À cette mutation pédagogique s’ajoutent des partenariats internationaux décisifs. L’accord conclu avec l’Université du Québec à Trois-Rivières et la Fédération des Cégeps permettra d’introduire des programmes post-bac de haut niveau, reconnus à l’international et alignés sur les exigences technologiques contemporaines. Il ne s’agit pas de copier un modèle étranger, mais d’adapter des standards reconnus aux réalités ivoiriennes afin d’élever durablement la qualité des formations.
Mais une réforme, même pertinente, ne peut prospérer sans infrastructures adéquates. Le Projet AVIC constitue sur ce point une véritable colonne vertébrale. Dix nouveaux établissements ouvriront dès la rentrée 2025-2026, tous dotés d’internats pour accueillir des jeunes de toutes les régions. À plus long terme, ce sont 154 établissements qui verront le jour d’ici 2040, permettant de décentraliser l’offre, de désengorger les centres urbains et de donner une chance aux élèves des zones rurales. L’IPNETP, quant à lui, vient d’être modernisé avec des équipements de pointe en intelligence artificielle, automatisme ou génie mécanique, symbole d’un État qui investit enfin dans les métiers du futur.
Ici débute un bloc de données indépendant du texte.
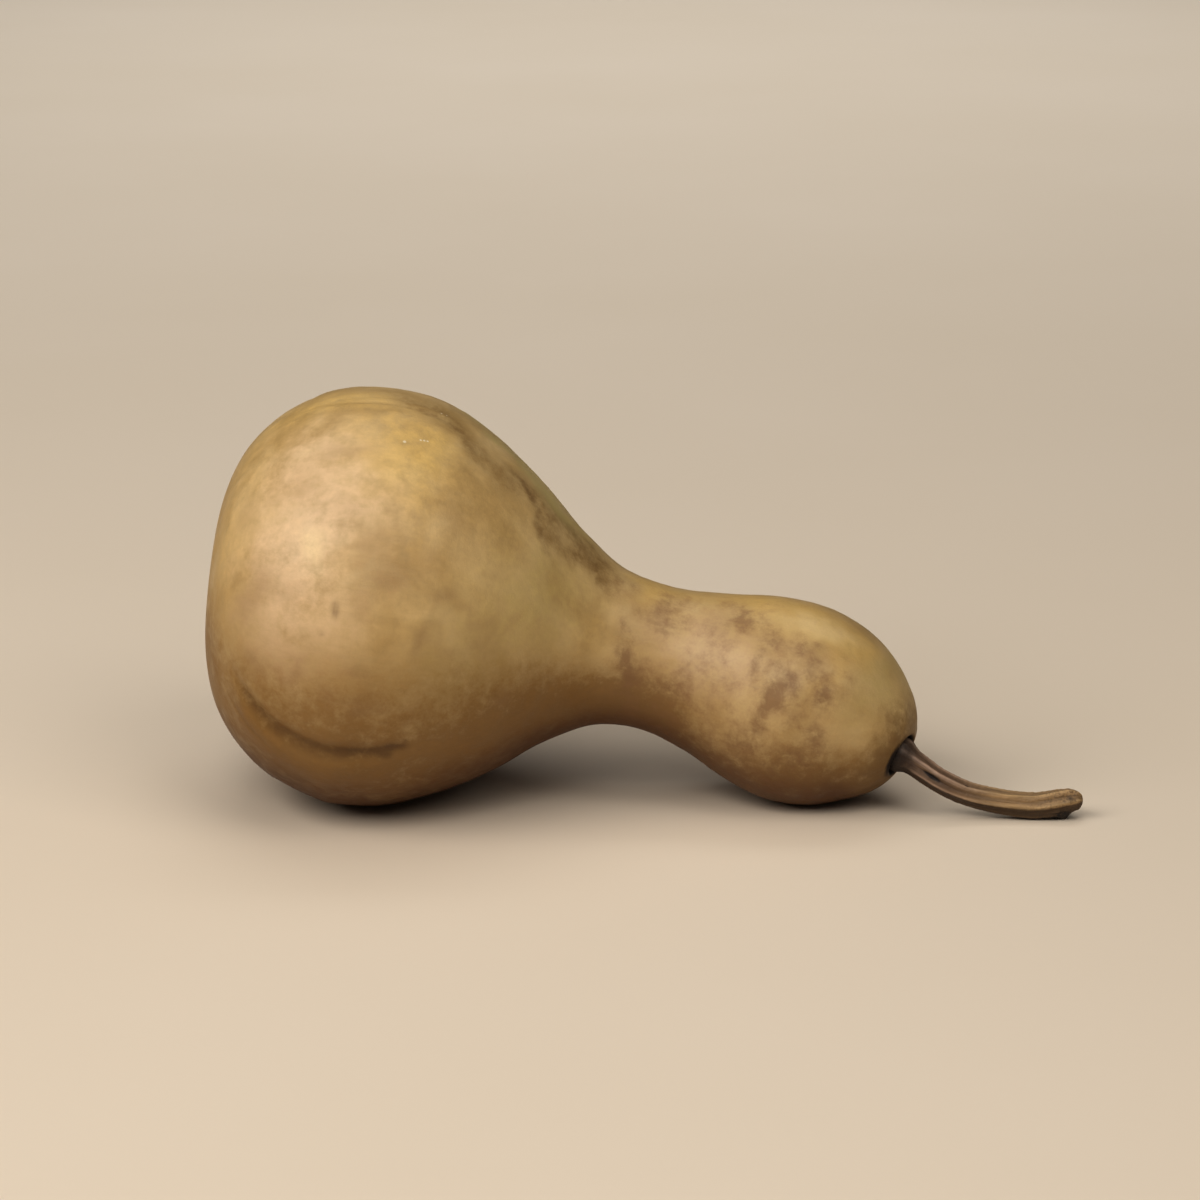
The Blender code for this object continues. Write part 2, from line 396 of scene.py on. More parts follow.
def closed_skin(name, grid, material):
    """A closed mesh of a grid of rings: quads between neighbouring rings, the last point of a
    ring joined to its first, and a fan of triangles onto the one point at each end."""
    rows, columns = grid.shape[:2]
    inner = grid[1:-1].reshape(-1, 3)
    points = np.vstack([grid[0, :1], inner, grid[-1, :1]])
    column = np.arange(columns)
    after = (column + 1) % columns
    row = np.arange(rows - 3)[:, None] * columns + 1
    quads = np.stack([row + column, row + columns + column, row + columns + after, row + after], -1)
    first = np.stack([np.zeros_like(column), 1 + column, 1 + after], -1)
    base = 1 + (rows - 3) * columns
    last = np.stack([np.full_like(column, len(points) - 1), base + after, base + column], -1)
    mesh = bpy.data.meshes.new(name)
    faces = quads.reshape(-1, 4).tolist() + first.tolist() + last.tolist()
    mesh.from_pydata(points.tolist(), [], faces)
    mesh.update()
    mesh.shade_smooth()
    mesh.materials.append(material)
    skin = bpy.data.objects.new(name, mesh)
    bpy.context.scene.collection.objects.link(skin)
    return skin


def keep_field(skin, name, field):
    """Write a field of the grid to the mesh's points as an attribute: numbers or vectors."""
    rows = field.shape[0]
    kind = "FLOAT_VECTOR" if field.ndim == 3 else "FLOAT"
    wide = field.reshape(rows, field.shape[1], -1)
    flat = np.vstack([wide[0, :1], wide[1:-1].reshape(-1, wide.shape[2]), wide[-1, :1]])
    attribute = skin.data.attributes.new(name, kind, "POINT")
    key = "vector" if field.ndim == 3 else "value"
    attribute.data.foreach_set(key, flat.astype(np.float32).ravel())


# Markings of the rind: distance along in mm, angle in degrees, half length and
# half breadth in mm, lean in degrees, strength
GOLDEN = (
    (46, 56, 14, 16, 0, 0.9),
    (30, 84, 22, 8, 0, 0.7),
    (52, 68, 12, 10, 0, 0.5),
    (160, 68, 14, 9, 0, 1.0),
    (178, 64, 9, 7, 0, 0.8),
    (148, 84, 18, 10, 0, 0.8),
    (124, 76, 9, 7, 0, 0.7),
    (118, 82, 6, 8, 0, 0.5),
    (6, 30, 9, 24, 0, 0.4),
    (174, 29, 5, 4, 0, 0.6),
    (178, 42, 4, 4, 0, 0.6),
    (150, 200, 20, 12, 0, 0.6),
    (45, 190, 22, 24, 0, 0.6),
    (30, 235, 18, 16, 0, 0.5),
)
BLOOM = (
    (24, 30, 15, 26, 0, 0.9),
    (26, 60, 13, 12, 0, 0.6),
    (40, 42, 12, 10, 0, 0.6),
    (22, 2, 12, 16, 0, 0.5),
    (42, 2, 14, 16, 0, 0.4),
    (134, 26, 14, 16, 0, 0.6),
    (150, 22, 12, 14, 0, 0.4),
    (60, 150, 20, 20, 0, 0.5),
    (20, 210, 14, 26, 0, 0.6),
    (140, 240, 16, 14, 0, 0.5),
)
# Pale cream patches; the strongest, on the large bulb's front and the small bulb's top, are a painted
# highlight
CREAM_AND_PAINTED_HIGHLIGHT = (
    (28, 28, 5, 6, 0, 0.65),
    (31, 25, 2.5, 7, 0, 0.30),
    (25, 58, 6, 4, 0, 0.45),
    (47, 53, 7, 6, 0, 0.45),
    (38, 18, 4, 5, 0, 0.30),
    (12, 46, 4, 8, 0, 0.30),
    (160, 66, 9, 6, 0, 0.95),
    (172, 66, 7, 5, 0, 0.80),
    (134, 30, 6, 8, 0, 0.15),
    (30, 200, 10, 14, 0, 0.5),
    (150, 210, 8, 8, 0, 0.4),
)
OLIVE = (
    (82, 100, 16, 9, 0, 1.0),
    (96, 88, 10, 7, 0, 0.6),
    (84, 30, 20, 26, 0, 0.5),
    (72, -4, 16, 18, 0, 0.5),
    (98, 34, 12, 14, 0, 0.4),
    (188, 44, 8, 14, 0, 0.6),
    (190, 88, 8, 12, 0, 0.5),
    (80, 180, 20, 24, 0, 0.6),
    (180, 200, 12, 18, 0, 0.5),
)
SMUDGE = (
    (49, 22, 8, 6, 0, 0.75),
    (43, 13, 7, 6, 0, 0.50),
    (13, 8, 5, 7, 0, 0.55),
    (44, 30, 6, 5, 0, 0.45),
    (65, 44, 4, 8, 20, 0.45),
    (67, 19, 4, 4, 0, 0.60),
    (63, 6, 2.4, 6, 0, 0.65),
    (70, 7, 4, 3, 0, 0.45),
    (79, 7, 4, 4, 0, 0.50),
    (75, 14, 3, 3, 0, 0.45),
    (73, 0, 4, 3, 0, 0.40),
    (85, -12, 4, 3, 0, 0.60),
    (46, -4, 6, 4, 0, 0.60),
    (53, -14, 8, 4, 0, 0.60),
    (17, -8, 3, 3, 0, 0.60),
    (27, -5, 3, 3, 0, 0.55),
    (16, 18, 5, 6, 0, 0.50),
    (24, 14, 5, 4, 0, 0.40),
    (22, 46, 6, 5, 0, 0.40),
    (34, 58, 7, 5, 0, 0.50),
    (38, 40, 5, 6, 0, 0.30),
    (10, 40, 4, 8, 0, 0.35),
    (34, 76, 8, 5, 0, 0.35),
    (60, 30, 5, 5, 0, 0.30),
    (163, 34, 10, 10, 0, 0.45),
    (170, 8, 9, 9, 0, 0.45),
    (38, -12, 5, 3, 0, 0.40),
    (62, 200, 10, 12, 0, 0.6),
    (34, 170, 8, 12, 0, 0.5),
    (20, 250, 8, 10, 0, 0.5),
    (90, 230, 8, 8, 0, 0.5),
    (48, 130, 9, 8, 0, 0.5),
)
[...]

La vision du ministère inclut également les jeunes en rupture scolaire, grâce au programme « École de la deuxième chance ». Dans un pays où les trajectoires éducatives peuvent être chaotiques, offrir un accès à la formation professionnelle représente un impératif social autant qu’économique. Cela permet d’élargir la base des compétences disponibles et de réduire les inégalités.
La transformation est en marche, mais elle exige encore rigueur et constance. Les formateurs doivent être préparés aux nouvelles méthodes. Le secteur privé doit être davantage impliqué dans la conception des programmes et l’accueil des apprenants. Les équipements modernes doivent être entretenus, faute de quoi les promesses initiales s’éroderont. Et surtout, l’insertion professionnelle des diplômés devra être suivie de près, avec des indicateurs clairs et publics.
La Côte d’Ivoire dispose aujourd’hui d’une opportunité rare. Si elle parvient à aligner formation et besoins de l’économie, elle offrira à sa jeunesse les moyens de jouer pleinement son rôle dans l’industrialisation du pays. Le défi n’est plus seulement de former, mais de former juste. Et c’est à cette condition que le PND 2025-2030 deviendra un véritable levier d’emploi et de prospérité durable.